Since it runs in the kernel space, there is no need for context-switching, making it very fast compared to solutions implemented in user-space. It also has access to the kernel data structures, providing more capabilities than tools limited to the interfaces exposed to user-space.
BPF, which stands for “Berkeley Packet Filter”, was originally designed to perform network packet filtering. Over time, its capabilities were extended far beyond that scope – this is reflected in the current name, extended Berkeley Packet Filter (eBPF). It now uses more registers, supports 64-bit registers, data stores (Maps), and more. Such enhancements allowed eBPF to be decoupled from the kernel networking subsystem and transformed it into a tool with broader scope, capable of enhancing not only the networking experience, but also tracing, profiling, observability, security, etc. The terms eBPF and BPF are now used interchangeably, but refer to eBPF – which has become a standalone term that no longer refers to extended Berkeley Packet Filter due to its aforementioned broader scope.
How it works¶
User-space applications can load eBPF programs into the kernel as eBPF bytecode. Although you could write eBPF programs in bytecode, there are several tools which provide abstraction layers on top of eBPF so you do not need to write bytecode manually. These tools will then generate the bytecode which will in turn be loaded into the kernel.

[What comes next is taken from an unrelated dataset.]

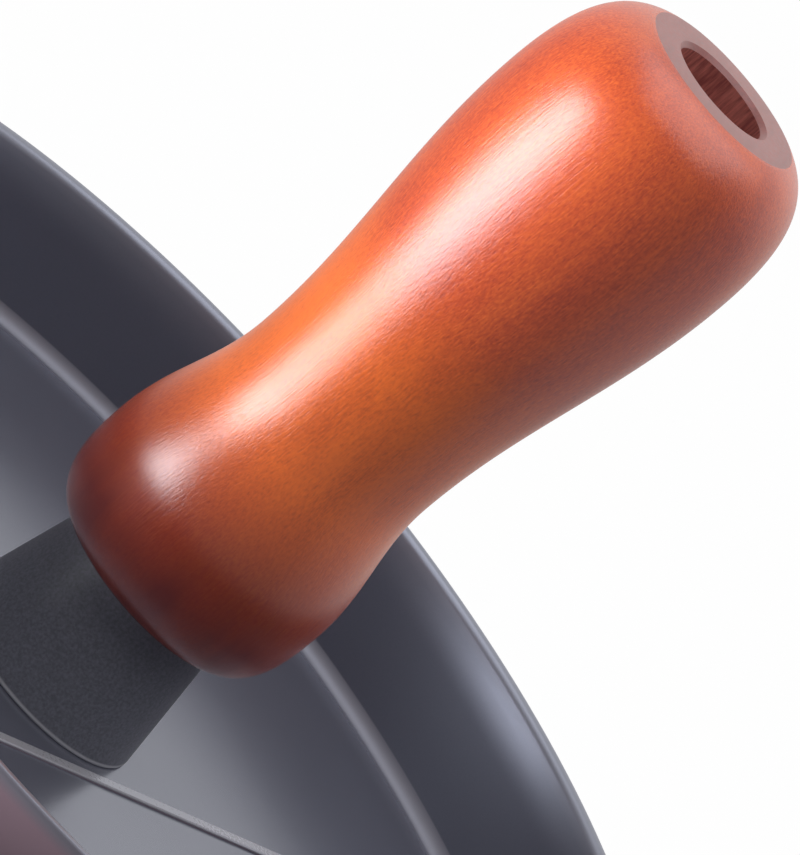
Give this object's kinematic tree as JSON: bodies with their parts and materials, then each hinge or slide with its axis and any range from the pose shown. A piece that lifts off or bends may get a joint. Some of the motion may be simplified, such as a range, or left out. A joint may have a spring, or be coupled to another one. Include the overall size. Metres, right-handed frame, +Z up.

Once the eBPF program is loaded, it is then verified by the kernel before it can run. These checks include:
verifying if the eBPF program halts and will never get stuck in a loop,
verifying that the program will not crash by checking the registers and stack state validity throughout the program, and
ensuring the process loading the eBPF program has all the capabilities required by the eBPF program to run.
After the verification step, the bytecode is Just-In-Time (JIT) compiled into machine-code to optimize the program’s execution.
eBPF in Ubuntu Server¶
In Ubuntu, you can leverage tools like the BPF Compiler Collection (BCC) or
bpftrace
to identify bottlenecks, investigate performance degradation, trace
specific function calls, or create custom monitoring tools to collect data on
specific kernel or user-space processes without disrupting running services.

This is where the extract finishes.